The Hidden Cost: How Micromanagement Destroys Your Budget
- Anna Perelyhina

 - Jul 10
 - 4 min read
 

You’ve built something people want. You’ve raised funding. You’re no longer hustling for product-market fit — you’ve got it. But now comes the part nobody warned you about: letting go.
What got you here — your obsession with every detail, your direct involvement in every decision — is quietly killing your ability to scale. I’ve seen it more times than I can count.
Let me break it down.
When “Founder-Led Product” Becomes a Bottleneck
You’re deep in the product. You know every feature. You have a strong product instinct. That’s great — until it isn’t.
In a growing B2B SaaS company, the product isn’t just your competitive edge — it’s the operating system the whole business runs on. Sales, CS, marketing, engineering — they all depend on product.
But when all product decisions still run through you, you’ve accidentally made yourself the blocker. And that bottleneck shows up as an expense in your balance sheet.

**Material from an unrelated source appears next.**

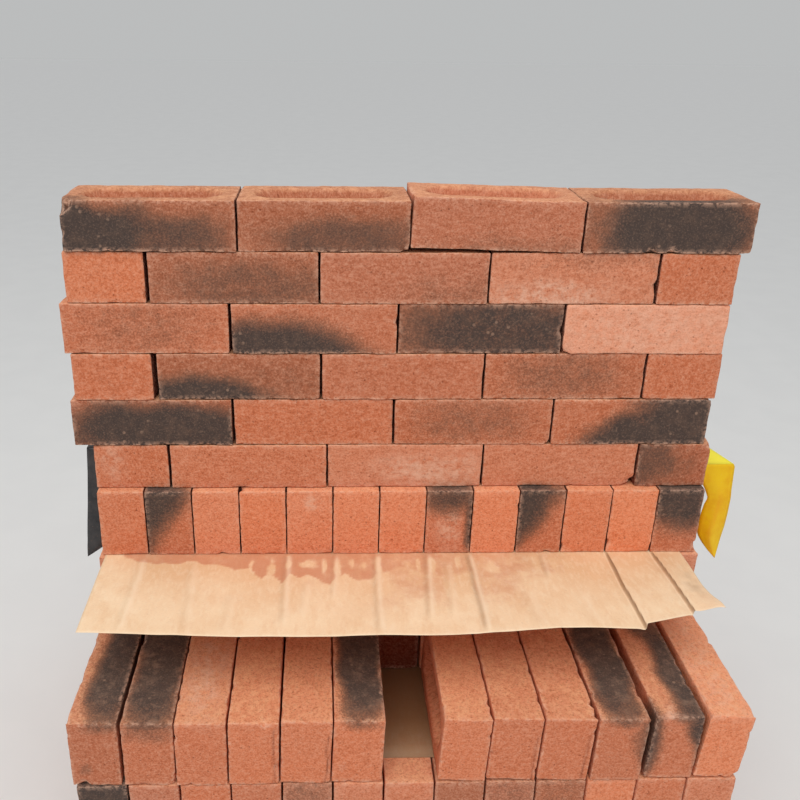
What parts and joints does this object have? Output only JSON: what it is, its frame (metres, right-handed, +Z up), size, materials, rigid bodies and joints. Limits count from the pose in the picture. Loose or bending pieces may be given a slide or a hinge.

1. You Hired PMs, But They Can’t Do Their Jobs
Product Managers are supposed to influence without authority. That only works when they’re actually empowered. I’ve watched brilliant PMs get reduced to glorified note-takers because the founder still owns all decisions.
Sales promises features that don’t exist and make PMs accountable without notice
Engineers pause work until you give the green light.
Customer Support spends half their time explaining confusing changes no one documented.
Marketing doesn’t know what’s shipping or why.
You didn’t hire operators — you hired scribes. And guess what? They leave.
2. You're Paying Real Money for Chaos
And when a PM leaves, it becomes expensive for you. Let’s talk numbers.
Let’s say you hired a PM at a $130,000 base. Replacing them will likely cost you 125% of that salary — and that’s conservative. Here's how it adds up:
Recruiter/agency fee: ~$26,000
Onboarding costs: ~$19,500
Ramp-up time: Expect to lose 3–6 months of productivity (~$100K–$125K in opportunity cost)
Team time lost to interviewing + onboarding: Significant but rarely tracked
💸 Total replacement cost per PM: $130,000–$195,000
Multiply that by 2 or 3 if you’re burning through hires. Now add the hidden costs:
Feature delays
Engineering morale tanking
Sales cycles slowed by product confusion
Customers churning due to disjointed experiences
This is the silent tax of founder micromanagement. And it compounds fast.
The Investor's Perspective: Why Founder Micromanagement is a Red Flag
The question isn’t “Are you involved?” It’s “Are you building an organization that functions without you at the center?”
In fact, a founder who remains deeply embedded at the operational level, micromanaging product decisions, is a significant red flag for several critical reasons:
Lack of Scalability: Investors fund companies that can grow exponentially. If every critical decision flows through one person (the founder), the company's growth potential is capped by that person's bandwidth. They see a single point of failure, not a scalable system.
Weak Succession Planning & Talent Development: A founder who micromanages prevents the development of strong, independent leaders beneath them. Investors want to see a robust leadership pipeline, where executives and senior managers are empowered to drive their respective functions. If the founder is doing everyone's job, who will run the company if they step away, get sick, or need to raise the next round?
Misallocation of Founder's Time: A founder's strategic value at Series A/B+ is in vision setting, major strategic partnerships, securing future funding, high-level recruiting, and managing the board. If they're bogged down in daily product details or debating feature prioritization, they're not doing the work that truly drives enterprise value. Investors see this as a severe misallocation of the most valuable resource: the founder's time.
Reduced Exit Potential: A company that can't function independently of its founder is less attractive to potential acquirers. Acquirers want to buy a well-oiled machine, not a personality cult. The "bus factor" (what happens if the founder gets hit by a bus?) is a very real concern.
For investors, investing in a company where the founder is deep in the operational weeds is akin to buying a high-performance car whose engine can only run if one person manually pumps the fuel and turns every gear. It's not built for scale, and it's not a reliable investment.
And If You Don’t Have the Right Product Leadership Yet…
That’s okay — not every founder is ready to bring on a full-time Chief Product Officer. And hiring the wrong one? Even more expensive than micromanaging.
But if you’re burning out, your PMs are churning, and your product feels reactive instead of strategic — it may be time to bring in someone experienced to help you make the transition.
Not forever. Just long enough to:
Set up scalable product processes
Empower your PMs to lead with confidence
Build a roadmap that supports real business growth
This is exactly where Fractional CPOs can be game-changing. Hands-on, experienced, and built for speed. They’ll help you stop playing air traffic control and start running a real product organization.
And the ROI? It starts the minute you stop replacing people who could’ve succeeded — if only you’d gotten out of their way.